At Stars Align we love playing musical matchmaker. And the key to any good match is making sure the people you bring together have enough in common for easy conversation and a true connection.
The roots of jazz are common threads that bind many contemporary musicians, whether they realize it or not, and our latest collaborators found common ground through their shared jazz background.
Charlie Coffeen, the band leader of the 8-piece hip-hop/soul/jazz powerhouse Sidewalk Chalk, and Nate Lepine, a seasoned saxophonist, have been around the Chicago scene for a while. They were joined by a third collaborator, Nika Nemirovsky, who performs under the name Good At Bad and is relatively new to the scene.

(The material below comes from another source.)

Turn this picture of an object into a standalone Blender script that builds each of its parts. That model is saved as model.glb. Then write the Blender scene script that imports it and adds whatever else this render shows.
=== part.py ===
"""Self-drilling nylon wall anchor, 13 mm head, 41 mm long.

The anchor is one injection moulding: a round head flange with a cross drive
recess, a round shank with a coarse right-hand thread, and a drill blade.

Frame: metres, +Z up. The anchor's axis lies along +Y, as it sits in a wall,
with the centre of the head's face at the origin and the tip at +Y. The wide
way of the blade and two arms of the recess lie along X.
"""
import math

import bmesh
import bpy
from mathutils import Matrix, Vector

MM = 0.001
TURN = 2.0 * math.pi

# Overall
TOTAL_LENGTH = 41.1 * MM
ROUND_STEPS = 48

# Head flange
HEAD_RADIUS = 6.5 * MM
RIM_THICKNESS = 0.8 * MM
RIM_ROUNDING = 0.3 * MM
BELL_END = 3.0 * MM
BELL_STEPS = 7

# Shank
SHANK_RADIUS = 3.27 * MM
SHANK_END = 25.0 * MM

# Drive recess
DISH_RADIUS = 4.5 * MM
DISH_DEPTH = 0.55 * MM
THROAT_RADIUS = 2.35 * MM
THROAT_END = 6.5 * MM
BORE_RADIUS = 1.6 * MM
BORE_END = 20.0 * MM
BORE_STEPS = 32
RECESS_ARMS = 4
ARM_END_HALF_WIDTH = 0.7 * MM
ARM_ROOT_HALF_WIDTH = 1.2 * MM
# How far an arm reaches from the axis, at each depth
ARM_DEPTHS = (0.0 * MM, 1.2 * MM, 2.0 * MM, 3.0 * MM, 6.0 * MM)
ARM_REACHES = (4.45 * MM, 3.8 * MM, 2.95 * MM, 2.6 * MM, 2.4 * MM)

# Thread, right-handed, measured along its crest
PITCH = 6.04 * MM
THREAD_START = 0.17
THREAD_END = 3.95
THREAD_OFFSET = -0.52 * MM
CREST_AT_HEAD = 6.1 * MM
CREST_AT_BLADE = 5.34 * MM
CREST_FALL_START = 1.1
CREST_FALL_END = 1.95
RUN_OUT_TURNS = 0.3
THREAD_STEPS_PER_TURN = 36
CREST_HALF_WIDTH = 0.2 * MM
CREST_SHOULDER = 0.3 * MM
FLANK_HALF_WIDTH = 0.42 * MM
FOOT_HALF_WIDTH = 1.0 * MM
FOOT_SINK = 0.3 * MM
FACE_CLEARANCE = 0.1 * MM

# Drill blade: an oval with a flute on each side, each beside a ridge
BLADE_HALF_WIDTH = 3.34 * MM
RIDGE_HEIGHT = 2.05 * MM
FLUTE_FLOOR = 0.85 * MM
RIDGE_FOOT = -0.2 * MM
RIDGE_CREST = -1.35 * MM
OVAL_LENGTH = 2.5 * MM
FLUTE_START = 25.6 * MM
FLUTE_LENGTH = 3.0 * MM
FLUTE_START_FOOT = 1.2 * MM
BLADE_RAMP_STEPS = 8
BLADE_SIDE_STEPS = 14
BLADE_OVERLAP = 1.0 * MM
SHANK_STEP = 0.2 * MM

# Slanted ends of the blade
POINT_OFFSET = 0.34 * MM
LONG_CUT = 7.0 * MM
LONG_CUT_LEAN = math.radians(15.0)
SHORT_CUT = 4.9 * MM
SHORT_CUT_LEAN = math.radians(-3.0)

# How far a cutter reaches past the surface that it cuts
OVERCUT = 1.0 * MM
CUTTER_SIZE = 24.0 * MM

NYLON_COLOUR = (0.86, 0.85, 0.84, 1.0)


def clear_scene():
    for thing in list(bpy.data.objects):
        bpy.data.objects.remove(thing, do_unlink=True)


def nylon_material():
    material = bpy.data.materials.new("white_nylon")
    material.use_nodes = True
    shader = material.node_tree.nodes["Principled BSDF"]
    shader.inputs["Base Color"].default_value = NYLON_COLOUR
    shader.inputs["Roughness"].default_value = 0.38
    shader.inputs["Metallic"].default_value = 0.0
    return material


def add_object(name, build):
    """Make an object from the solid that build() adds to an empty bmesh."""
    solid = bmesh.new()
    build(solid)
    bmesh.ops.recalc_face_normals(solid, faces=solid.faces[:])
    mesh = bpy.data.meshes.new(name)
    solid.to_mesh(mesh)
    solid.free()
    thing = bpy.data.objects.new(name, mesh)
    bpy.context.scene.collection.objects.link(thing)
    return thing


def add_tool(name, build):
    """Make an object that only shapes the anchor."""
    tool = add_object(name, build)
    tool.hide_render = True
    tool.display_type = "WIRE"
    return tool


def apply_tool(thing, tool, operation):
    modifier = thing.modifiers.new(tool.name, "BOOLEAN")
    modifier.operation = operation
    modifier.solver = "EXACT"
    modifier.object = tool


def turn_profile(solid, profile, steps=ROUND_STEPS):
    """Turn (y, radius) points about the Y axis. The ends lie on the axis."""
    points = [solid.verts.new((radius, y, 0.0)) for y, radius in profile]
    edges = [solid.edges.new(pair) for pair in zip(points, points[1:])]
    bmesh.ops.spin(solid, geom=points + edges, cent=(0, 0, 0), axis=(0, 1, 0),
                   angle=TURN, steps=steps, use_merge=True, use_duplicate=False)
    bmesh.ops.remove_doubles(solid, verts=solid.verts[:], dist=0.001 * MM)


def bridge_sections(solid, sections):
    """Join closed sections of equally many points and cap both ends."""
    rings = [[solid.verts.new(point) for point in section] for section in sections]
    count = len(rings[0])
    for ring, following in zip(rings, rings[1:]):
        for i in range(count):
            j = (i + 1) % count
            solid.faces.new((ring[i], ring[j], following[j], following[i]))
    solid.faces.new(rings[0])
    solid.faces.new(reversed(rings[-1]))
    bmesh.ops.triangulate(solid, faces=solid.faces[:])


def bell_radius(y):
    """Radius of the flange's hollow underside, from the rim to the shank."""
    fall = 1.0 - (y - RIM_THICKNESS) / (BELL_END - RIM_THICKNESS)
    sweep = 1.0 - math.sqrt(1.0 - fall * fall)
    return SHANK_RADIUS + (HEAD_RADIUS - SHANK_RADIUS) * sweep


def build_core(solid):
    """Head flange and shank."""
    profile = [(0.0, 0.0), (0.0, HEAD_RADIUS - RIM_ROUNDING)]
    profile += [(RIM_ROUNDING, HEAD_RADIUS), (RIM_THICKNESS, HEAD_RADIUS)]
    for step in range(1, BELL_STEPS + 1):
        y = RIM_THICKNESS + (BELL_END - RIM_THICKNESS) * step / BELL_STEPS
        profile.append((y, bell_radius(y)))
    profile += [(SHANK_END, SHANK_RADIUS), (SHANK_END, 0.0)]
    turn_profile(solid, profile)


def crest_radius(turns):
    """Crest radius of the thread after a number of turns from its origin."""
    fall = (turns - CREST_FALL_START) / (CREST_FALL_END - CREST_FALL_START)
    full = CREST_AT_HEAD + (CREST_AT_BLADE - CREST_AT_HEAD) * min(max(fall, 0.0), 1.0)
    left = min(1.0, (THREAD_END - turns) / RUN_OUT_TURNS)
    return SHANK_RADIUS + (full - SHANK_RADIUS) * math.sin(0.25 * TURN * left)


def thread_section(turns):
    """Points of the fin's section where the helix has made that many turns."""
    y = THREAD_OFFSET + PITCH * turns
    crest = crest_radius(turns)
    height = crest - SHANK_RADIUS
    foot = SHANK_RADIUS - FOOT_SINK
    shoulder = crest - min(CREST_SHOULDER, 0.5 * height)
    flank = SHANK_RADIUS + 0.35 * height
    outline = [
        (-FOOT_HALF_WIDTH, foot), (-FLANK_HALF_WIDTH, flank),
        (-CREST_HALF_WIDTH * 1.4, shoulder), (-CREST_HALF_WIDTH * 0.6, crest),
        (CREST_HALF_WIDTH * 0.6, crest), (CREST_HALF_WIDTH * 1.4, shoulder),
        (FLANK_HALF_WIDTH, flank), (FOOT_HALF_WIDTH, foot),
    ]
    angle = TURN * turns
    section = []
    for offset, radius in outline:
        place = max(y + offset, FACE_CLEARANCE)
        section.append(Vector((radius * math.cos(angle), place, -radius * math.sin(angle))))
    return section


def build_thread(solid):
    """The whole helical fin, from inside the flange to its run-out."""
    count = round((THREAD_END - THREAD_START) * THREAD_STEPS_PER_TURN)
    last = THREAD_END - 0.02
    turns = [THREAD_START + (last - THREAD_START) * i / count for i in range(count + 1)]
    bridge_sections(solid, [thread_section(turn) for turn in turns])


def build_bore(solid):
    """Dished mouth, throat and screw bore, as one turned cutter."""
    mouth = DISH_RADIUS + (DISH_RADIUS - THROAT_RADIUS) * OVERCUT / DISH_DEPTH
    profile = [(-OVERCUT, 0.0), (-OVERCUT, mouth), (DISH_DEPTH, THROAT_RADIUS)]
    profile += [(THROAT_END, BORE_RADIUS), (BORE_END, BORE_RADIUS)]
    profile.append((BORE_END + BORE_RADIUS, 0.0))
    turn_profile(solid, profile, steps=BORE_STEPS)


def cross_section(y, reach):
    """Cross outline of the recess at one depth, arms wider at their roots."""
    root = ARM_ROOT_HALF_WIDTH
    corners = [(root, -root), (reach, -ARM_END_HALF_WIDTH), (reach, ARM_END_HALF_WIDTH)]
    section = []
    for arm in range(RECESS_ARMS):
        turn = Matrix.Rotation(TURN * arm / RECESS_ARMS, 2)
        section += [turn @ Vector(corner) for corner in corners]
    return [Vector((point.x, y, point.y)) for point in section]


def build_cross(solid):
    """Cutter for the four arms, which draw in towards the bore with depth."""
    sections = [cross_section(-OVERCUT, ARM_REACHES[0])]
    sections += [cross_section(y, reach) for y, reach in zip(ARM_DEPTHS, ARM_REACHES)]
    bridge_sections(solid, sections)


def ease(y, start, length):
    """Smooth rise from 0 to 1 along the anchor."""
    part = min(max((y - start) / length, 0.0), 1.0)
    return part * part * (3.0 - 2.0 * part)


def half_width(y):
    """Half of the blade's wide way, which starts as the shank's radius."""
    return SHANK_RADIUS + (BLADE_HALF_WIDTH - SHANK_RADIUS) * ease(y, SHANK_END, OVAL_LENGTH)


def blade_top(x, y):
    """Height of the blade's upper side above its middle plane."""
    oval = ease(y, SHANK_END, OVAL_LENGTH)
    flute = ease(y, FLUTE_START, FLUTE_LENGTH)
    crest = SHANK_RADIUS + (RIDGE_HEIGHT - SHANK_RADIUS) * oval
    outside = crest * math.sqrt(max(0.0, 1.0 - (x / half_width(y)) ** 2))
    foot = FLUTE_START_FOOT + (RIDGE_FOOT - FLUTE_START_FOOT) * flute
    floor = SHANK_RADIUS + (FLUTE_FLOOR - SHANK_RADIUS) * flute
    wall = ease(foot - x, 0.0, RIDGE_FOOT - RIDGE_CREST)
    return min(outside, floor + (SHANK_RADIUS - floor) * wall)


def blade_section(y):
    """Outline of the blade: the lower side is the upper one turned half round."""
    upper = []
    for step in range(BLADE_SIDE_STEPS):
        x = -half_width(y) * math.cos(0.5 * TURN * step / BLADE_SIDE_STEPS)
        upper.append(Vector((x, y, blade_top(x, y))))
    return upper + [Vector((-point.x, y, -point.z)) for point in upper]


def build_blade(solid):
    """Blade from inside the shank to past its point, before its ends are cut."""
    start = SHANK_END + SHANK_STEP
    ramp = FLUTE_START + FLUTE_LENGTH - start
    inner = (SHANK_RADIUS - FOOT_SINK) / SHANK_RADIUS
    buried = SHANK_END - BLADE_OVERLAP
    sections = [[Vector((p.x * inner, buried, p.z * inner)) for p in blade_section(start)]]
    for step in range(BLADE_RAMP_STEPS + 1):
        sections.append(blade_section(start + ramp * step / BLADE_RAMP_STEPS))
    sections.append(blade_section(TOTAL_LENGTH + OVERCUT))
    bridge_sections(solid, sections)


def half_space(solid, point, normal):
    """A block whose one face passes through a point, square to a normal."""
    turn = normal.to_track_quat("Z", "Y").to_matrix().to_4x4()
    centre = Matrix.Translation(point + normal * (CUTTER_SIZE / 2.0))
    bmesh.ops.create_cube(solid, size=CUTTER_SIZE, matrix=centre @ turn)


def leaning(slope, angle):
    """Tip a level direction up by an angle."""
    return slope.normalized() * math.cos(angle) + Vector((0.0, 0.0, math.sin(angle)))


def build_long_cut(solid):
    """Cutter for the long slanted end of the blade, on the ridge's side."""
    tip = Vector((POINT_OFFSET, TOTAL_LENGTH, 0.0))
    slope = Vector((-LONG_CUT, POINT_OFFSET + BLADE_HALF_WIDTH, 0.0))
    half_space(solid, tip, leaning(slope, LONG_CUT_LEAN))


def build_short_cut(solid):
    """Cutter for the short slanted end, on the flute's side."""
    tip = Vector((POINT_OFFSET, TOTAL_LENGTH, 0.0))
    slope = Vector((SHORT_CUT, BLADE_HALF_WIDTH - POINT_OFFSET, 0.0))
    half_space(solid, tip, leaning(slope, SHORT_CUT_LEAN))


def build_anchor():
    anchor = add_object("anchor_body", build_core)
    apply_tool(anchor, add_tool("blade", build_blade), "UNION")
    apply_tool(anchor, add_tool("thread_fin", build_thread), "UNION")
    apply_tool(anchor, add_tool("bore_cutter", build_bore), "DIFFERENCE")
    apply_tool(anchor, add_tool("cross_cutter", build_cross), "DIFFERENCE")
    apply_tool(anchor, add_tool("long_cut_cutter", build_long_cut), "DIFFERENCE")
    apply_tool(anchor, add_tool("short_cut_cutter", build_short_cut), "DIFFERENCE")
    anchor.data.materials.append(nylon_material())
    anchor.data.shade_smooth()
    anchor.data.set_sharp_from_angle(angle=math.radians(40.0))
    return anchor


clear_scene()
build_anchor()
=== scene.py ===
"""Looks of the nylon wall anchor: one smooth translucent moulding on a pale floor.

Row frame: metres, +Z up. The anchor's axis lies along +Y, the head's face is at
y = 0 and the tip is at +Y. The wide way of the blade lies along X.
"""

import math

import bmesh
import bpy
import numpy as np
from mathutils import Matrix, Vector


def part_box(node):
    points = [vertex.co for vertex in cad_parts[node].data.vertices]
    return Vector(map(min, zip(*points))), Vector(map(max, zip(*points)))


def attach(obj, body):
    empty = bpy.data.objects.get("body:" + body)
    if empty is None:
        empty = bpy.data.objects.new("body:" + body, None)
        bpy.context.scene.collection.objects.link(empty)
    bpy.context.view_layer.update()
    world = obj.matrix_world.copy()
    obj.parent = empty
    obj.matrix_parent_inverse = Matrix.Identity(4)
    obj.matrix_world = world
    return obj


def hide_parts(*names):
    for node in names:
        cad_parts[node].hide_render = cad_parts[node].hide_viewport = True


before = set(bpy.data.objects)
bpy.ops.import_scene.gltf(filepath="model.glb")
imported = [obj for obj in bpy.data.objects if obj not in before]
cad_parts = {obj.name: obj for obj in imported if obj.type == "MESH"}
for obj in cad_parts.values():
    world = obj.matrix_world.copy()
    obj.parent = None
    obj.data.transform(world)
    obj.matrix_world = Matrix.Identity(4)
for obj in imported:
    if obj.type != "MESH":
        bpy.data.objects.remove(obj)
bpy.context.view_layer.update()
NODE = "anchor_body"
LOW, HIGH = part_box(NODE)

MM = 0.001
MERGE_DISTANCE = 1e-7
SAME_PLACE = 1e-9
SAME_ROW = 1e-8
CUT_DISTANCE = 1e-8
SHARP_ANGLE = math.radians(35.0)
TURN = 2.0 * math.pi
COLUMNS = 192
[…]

Even though the three had never met before, the connection was pretty clear once they took the stage. While they didn’t formally rehearse their set, part of the plan was for Charlie and Nate to add new layers to Nika’s original work. As Good at Bad, Nika usually plays as a solo performer. Rooted in jazz and the blues, her stripped-down, vocal-driven songs manage to be dynamic and introspective at the same time. It was exciting to hear Charlie and Nate add whole new dimensions to those tracks.
The three also took time to improvise, tapping heavily into that jazz language the three had in common. Speaking after the show, they had a lot to say about the Art of Improvisation. Nika said she’s relatively new to it, but has learned the perfect improvisation involves musicians at the peak of listening and the peak of performing at the same time.
“It’s like you’re totally immersed in ego and totally separate from ego at once,” she said.
Now a tenor saxophonist and composer, Nate said he grew up playing with a lot of older musicians and that experience taught him early on how to adapt to a given situation. He’s performed and recorded with artists including Cursive, Iron and Wine, and the Afghan Wigs over his 20+ year career.
“Saxophone players get thrown in that situation a lot, like special teams, ‘just go in and blow on this,’” Nate said.
Now the bandleader and keyboardist for Sidewalk Chalk, Charlie grew up in music circles which he said have always been very “communicative and open,” particularly those of the gospel community.
“It looks like people giving you gang signs to talk about what’s coming up next, “ Charlie said. He said the system they usually use involves band leaders giving hand signals to keep everyone on the same page as songs go into uncharted territory.
“That’s a jazz thing, to be listening and willing to let things go where they go and improvise and be comfortable in that space,” Charlie said.
Nate said that while listeners might not “get” a lot of jazz, they know when it goes wrong. And they can also tell when a song is telling or a story or leading them nowhere.
“You could be like, ‘they all lived happily ever after,’ or ‘they all died in the fire,’” Nate joked.